El tiempo transcurre. O, más exactamente, nosotros transcurrimos. En la lejanía, cada vez más próxima, la idea de un trabajo siniestro que he de cumplir: la corrección de mis antiguos poemas. Fijar la atención en ellos equivale a volver a lo mal andado, cuando ya estoy caminando hacia otra parte, no mejor pero sí distinta. En un libro informe quiero detenerme. No sé si ese libro mío realmente me pertenece. Forzada a leer sus páginas, me parece que leo algo escrito por mí sin darme cuenta que era otra.
¿Podría escribir hoy del mismo modo? Me descontenta, siempre, leer una antigua página mía.
La sensación que experimento no podría definirla con exactitud. ¡Quince años escribiendo! Desde los quince años con la pluma en la mano. Fervor, pasión, fidelidad, devoción, seguridad de que allí está la vía de salvación (¿de qué cosa?). Los años pesan sobre mis hombros. No podría yo escribir así al presente. ¿Había en esa poesía la asombrada y silenciosa desesperación de ahora? Poco importa. Todo lo que quiero es volver a reunirme con las que fui; el resto lo dejo a la ventura.
Cantidad de imágenes de muerte y de nacimiento han desaparecido.
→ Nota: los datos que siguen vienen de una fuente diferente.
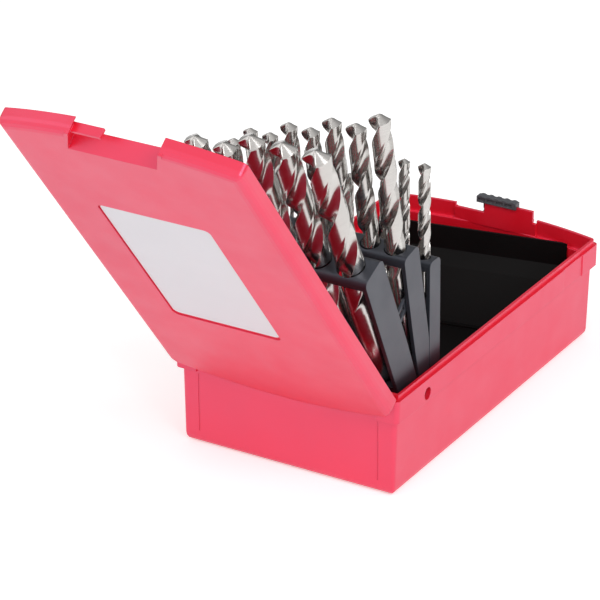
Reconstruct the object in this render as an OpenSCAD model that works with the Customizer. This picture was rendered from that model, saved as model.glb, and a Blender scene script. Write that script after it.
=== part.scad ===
// Drill bit case: a moulded case body with a hinged lid, three folding racks of
// twist drills, a black inner tray and a sliding latch.
// Millimetres. X runs along the hinge, Y from the hinge to the latch, Z up.
// The lid stands open and the racks stand up, as the case is used.

/* [Case body] */
// Outside width of the body, along the hinge
case_width = 115.2; // [104:0.2:140]
// Outside depth of the body at its corners
case_depth = 203.4; // [196:0.2:240]
// Height of the flange top above the table
base_height = 50.7; // [49:0.1:60]
// Thickness of the body's walls and floor
wall = 2.2; // [1.8:0.1:2.4]
// How far the front wall bows out past its corners
front_bow = 7.5; // [4:0.5:10]
// How much each wall leans in from the flange to the floor
side_draft = 0.8; // [0.4:0.1:1.2]
// Radius of the upright corners
corner_radius = 2.5; // [2:0.1:3.5]
// Radius of the edges round the floor
bottom_radius = 4; // [3:0.5:5]
// Height of the flange round the rim
flange_height = 11.4; // [9:0.2:13]
// How far the flange stands out from the body
flange_overhang = 2.3; // [1.8:0.1:3]
// Height of the raised lip on the flange
lip_height = 2.4; // [1:0.1:2.6]
// Thickness of the raised lip
lip_thickness = 1.4; // [1:0.1:1.6]
// How far the lip stands out from the body
lip_overhang = 1; // [0.4:0.1:1]
// Drop of the inner ledge behind the front flange, below the flange top
ledge_drop = 6; // [5:0.5:7]
// Half width of the rear wall that has no flange
rear_gap_half = 48.3; // [46:0.1:52]
// Width of the thin upright grooves in the rear wall
groove_width = 0.6; // [0.4:0.1:0.8]
// Depth of those grooves
groove_depth = 0.3; // [0.2:0.05:0.5]
// Length of the shallow step in each side of the flange
flange_step_length = 21; // [15:1:30]
// Depth of that step
flange_step_depth = 0.4; // [0.2:0.1:0.6]

/* [Lid] */
// Angle of the open lid from shut
lid_open = 128.5; // [110:0.5:129]
// Depth of the lid from its rim to its top
lid_depth = 8.25; // [8:0.05:14]
// Gap between the shut lid's rim and the flange
lid_gap = 0.25; // [0.2:0.05:0.6]
// Thickness of the lid's panel
lid_panel = 2.1; // [1.6:0.1:2.2]
// Thickness of the lid's side walls
lid_wall = 2; // [1.4:0.1:2.1]
// Radius along the lid's long outer edges
lid_edge_radius = 4; // [2:0.5:5]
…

El destino de estas prosas es curioso: nacidas de la desgracia, sirven, ahora, para que otros se entretengan (o no) y se conmuevan (o no). Acaso, después de leerlas, alguien que yo sé me querrá un poquito más. Y esto sería bastante, es decir muchísimo.
***
Y un fragmento del relato titulado “Violario”:
De un antiguo parecido mental con caperucita provendría, no lo sé, el hechizo que involuntariamente despierto en las viejas de cara de lobo. Y pienso en una que me quiso violar en un velorio mientras yo miraba las flores en las manos del muerto.
Había incrustado su apolillada humanidad en la capital de mi persona y me tenía aferrada de los hombros y me decía: mire las flores… qué lindas le quedan las flores…
Nadie hubiera podido conjeturar, viendo mi estampa adolescente, que la vetusta femme de lettres hacía otra cosa que llorar en mi cuello. Abrazándose estrechamente a mí, que a mi vez temblaba de risa y de terror.
Y así permanecimos unos instantes, sacudidos los cuerpos por distintos estremecimientos, hasta que me quedó muy poco de risa y mucho de terror.
Seguí mirando las flores, seguí mirando las flores… Yo estaba escandalizada por el adulterado decadentismo que ella pretendía reavivar con ese ardor a lo Renée Vivien, con ese brío a lo Natalie Clifford Barney, con esa sáfica unción al decir flores, con ese solemne respeto greco-romano por los chivos emisarios de sus sonetos…
Entonces decreté no escribir un solo poema más con flores.